У нас на глазах чтение превращается в прочтение. Так было всегда у Чуковского. Критик вообще начинается с читателя, читателем же он и заканчивается, но как много заключено в промежутке! К Чуковскому слово «критик», объединяющее его с легионом газетно-журнальных рецензентов, следует относить с оговорками. Он был не столько критик, сколько художник критического жанра. Недаром писатели стремились быть прочитанными Чуковским, как добивались чести портретироваться у Репина, — Чуковский всегда видел в художественном произведении нечто сверх того, что видели другие. Первой главой работы о Чуковском-критике, конечно, должно стать исследование о Чуковском-читателе.

1975

Наталия ИльинаТАКИМ Я ЕГО И ПОМНЮ…

Никого ни о чем не нужно было спрашивать: путь от станции до дома был мне заранее подробно описан. Справа на горе должно было показаться кладбище — оно показалось, далее следовало ждать мостика — появился и мостик, а потом все прямо, прямо, справа — поле, затем возникнет улица Серафимовича, на нее надо свернуть. Улица возникла, называлась она именно так, как надо, я свернула. Августовский день был тих, ясен, шагалось легко, и было странно и весело думать, что сейчас я увижу живого Чуковского.

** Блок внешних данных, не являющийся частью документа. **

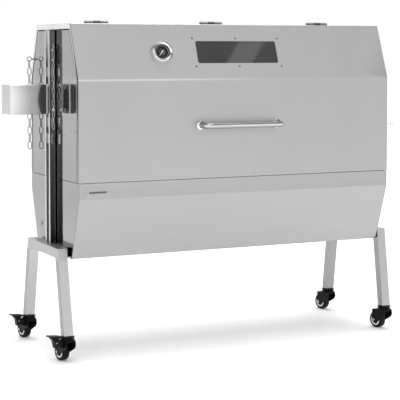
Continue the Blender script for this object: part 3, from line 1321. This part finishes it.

Это было очень давно — в 1955 году. Тогда мне казалось, что семьдесят три года — это чрезвычайно много, и я ждала, что увижу глубокого старика, благостного, тихого, с добрыми, слегка слезящимися глазами. Старец сидит в кресле на балконе, прикрыв ноги пледом, меня к нему подводят, представляют, я осторожно пожимаю его сухую старческую руку, говорю, что счастлива его видеть, мне шепчут: «Громче!», я повышаю голос — старик глух, конечно.

Все в тот день шло как по-писаному, ничто моих ожиданий не обмануло. И кладбище, и мостик, и улица Серафимовича возникали вовремя, с нужными интервалами, когда следовало, появились и зеленые ворота, и двухэтажный за ними дом желтого цвета. Единственно, кто так и не появился, это старик с укутанными пледом ногами, встречи с которым я ждала. Старика не было. Был длинный, худощавый веселый человек с белой прядью на лбу, с острым, смеющимся взглядом, с большими смуглыми руками, без единой приметы старости.

Вероятно, во время пути от электрички до дома я готовила какие-то слова, которые скажу старику на балконе. Еще живя в Шанхае, я читала сборник «Искусство перевода», статьи о Вербицкой и Чарской, язвительное остроумие этих работ меня восхищало, многие фразы оттуда я помнила наизусть… Но ничего приготовленного сказать не пришлось. С той минуты, как я попала в орбиту веселого седовласого человека, меня завертело, как щепку… Вот я схвачена за руку и повлечена в глубь участка, где много скамеек, — каждое лето здесь устраивается костер для детей… Тут же, отпустив мою руку Корней Иванович прыгнул на скамейку, пробежался по ней, засмеялся, спрыгнул, опять куда-то потащил меня, не помню уж, что показывая на участке, затем мы побежали к дому, именно побежали, и он, одним духом перешагивая длинными ногами через ступеньки, взлетел по лестнице, я — за ним…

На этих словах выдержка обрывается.